While professional boundaries must be respected, so too should your God-given supplies of adrenaline and the central nervous system He made for it to coarse through. Find that fine and beautiful line between professionalism and being a fan, and you’ve found Nirvana.

My colleague and friend Joe Rogan, who is my favorite fight commentator, has said in a number of interviews that he is a “professional fan”. He gets paid to cover and talk about a sport he loves. He once told Michael David Smith: “I’ll always be a fan of mixed martial arts, but I don’t have to work in it to be a fan.” Like myself Rogan is a fan of all good fight sports no matter what the code or organization. He’s contracted to UFC but he tunes into DREAM and K-1 (among others) on HDNet. It is his passion as a fan, combined with expert knowledge that makes him such an entertaining and respected commentator (who I am thrilled to have placed second to, by the way, in both the Bloody Elbow and the Underground “2009 Commentator of the Year” Awards).

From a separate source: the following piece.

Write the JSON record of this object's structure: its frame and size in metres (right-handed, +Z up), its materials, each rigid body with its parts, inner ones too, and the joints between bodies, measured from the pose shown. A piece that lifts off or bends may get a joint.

Passion and knowledge work hand-in-hand and this brings me back to my original piece of advice. If you are passionate about something in life, you’re going to want to consume as much knowledge about it as possible. You don’t need a framed diploma hanging on a wall to be a fight sports commentator. You need passion. With passion comes the thirst for knowledge. That thirst for knowledge becomes an obsession. And as Bruce Springsteen once said: the key to being a successful artist is to make your obsession your audience’s obsession.

 

 

By Michael Schiavello
ProFighting-fans.com MMA Guest Writer

 

Michael Schiavello is the voice of MMA and K-1 on HDNet and a regular correspondent for InsideMMA. He commentated the 2008 Olympic Games in Beijing, the 2006 Commonwealth Games in Melbourne and The Contender Asia reality TV series. He can be found online at: www.thevoiceofficial.com and at Twitter "SchiavelloVOICE."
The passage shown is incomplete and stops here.